For $$x^2y''+x(x^2+1)y'+(x-4)y=0,\tag1$$ there is a regular singular point at $0$, but when I tried to use the Frobenius method and substituted $$y=\sum_{n=0}^\infty a_n x^\left(n+r\right)\tag2$$ into the differential equation, I obtained \begin{multline} (r^2-4)a_0x^r+[(r^2+2r+5)a_1+a_0]x^\left(r+1\right) \\+\sum_{n=0}^\infty\left\{[(n+r+2)^2+2]a_\left(n+2\right)+a_\left(n+1\right)+(n+2)a_n\right\}=0\tag3 \end{multline} I understand that if all $x$ in an interval satisfy the differential equation, then all the coefficients must be zero. But then this means $r=\pm2$ (from the first term), and certainly the second term will not be satisfied by arbitrary $a_0$ and $a_1$ (the initial conditions).
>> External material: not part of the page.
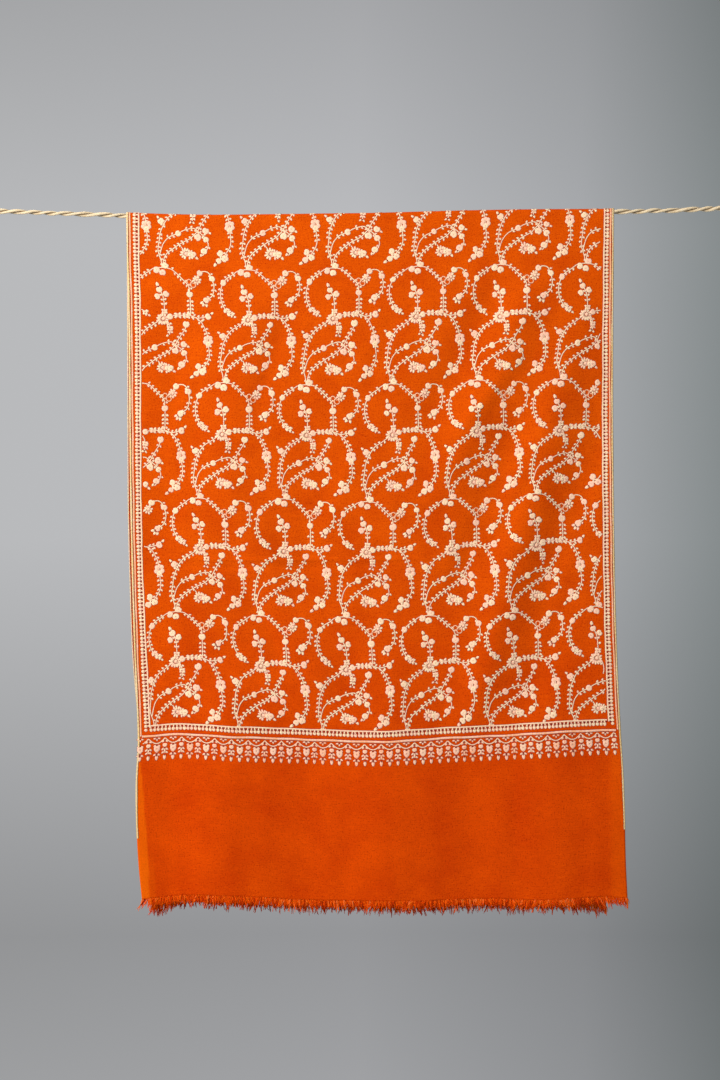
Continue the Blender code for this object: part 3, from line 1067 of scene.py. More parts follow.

Therefore, my question is does the Frobenius method only work for certain second order linear differential equations with only regular singular points, like where $p(x)$ and $q(x)$ in $~x^2y''+p(x)y'+q(x)y=0~$ are first or second degree polynomials?
You are selecting the values of $r$ specifically so that the first term is zero for any arbitrary value of $a_0$.
You made some sign errors in the collection of coefficients. Using $a_{-2}=a_{-1}=0$, the insertion of the series expansion can be written shortly as $$ \sum_{n=0}^\infty\left\{[(n+r)^2-4]a_n+(n+r-2)a_{n-2}+a_{n-1}\right\}x^{n+r}=0\tag1 $$ Then the first two coefficient identities are $$ [r^2-4]a_0=0\\ [(r+1)^2-4]a_1+a_0=0\tag2 $$ so that still $r=\pm2$, but now $a_1=-\frac1{2r+1}a_0$. Now the question remains if all other coefficients are determined by $a_0$. For $r=2$ this is certainly the case, but for $r=-2$ one gets for $n=1,..,4$ the equation $$ -3a_1+a_0=0\\ -4a_2+a_1-2a_0=0\\ -3a_3+a_2-a_1=0\\ 0a_4+a_3+0a_{2}=0\tag3 $$ which enforces $a_0=0$ so that this branch gives the same solution set as the case $r=2$.
You obtain the second solution by order reduction, as the first solution ($r=2$) has the form $y(x)=x^2a(x)$, $a(x)=\sum_{n=0}^\infty a_nx^n$, $a_0=1$, setting per the reduction-of-order method $y_2=u(x)y(x)=x^2u(x)a(x)$ gives for $u$ the reduced equation \begin{align} y_2'(x)&=u'(x)y(x)+u(x)y'(x)\\ y_2''(x)&=u''(x)y(x)+2u'(x)y'(x)+u(x)y''(x)\\[1em] \hline 0&=x^2[u''(x)y(x)+2u'(x)y'(x)]+x(x^2+1)u'(x)y(x)\tag4\\[1em] \frac{u''(x)}{u'(x)}&=-\frac{2x^2y'(x)+x(x^2+1)y(x)}{x^2y(x)}=-\frac4x-\frac{2a'(x)}{a(x)}-x-\frac1x\tag5 \end{align} so that with the most simple integration constant one finds $$ u'(x)=\frac{e^{-x^2/2}}{x^5a(x)^2}\tag6 $$ While one could directly compute this per power series division and term-wise integration, the structure information alone tells us that $$ u(x)=b_{-4}x^{-4}+...+b^{-1}x^{-1}+\ln(x)+b_1x+...\tag7 $$ so that $$ y_2(x)=x^2\ln(x)a(x)+\sum_{n=0}^\infty c_nx^{n-2}.\tag8 $$
As to the general question, yes, at a regular singularity you get at least one solution in the form of a generalized power series, provided the roots of the indicial equation are real. If they are complex, then with $x^{a+ib}=x^a(\cos(b\ln x)+i\sin(b\ln x))$ one gets some more complicated terms in the real forms of the solution.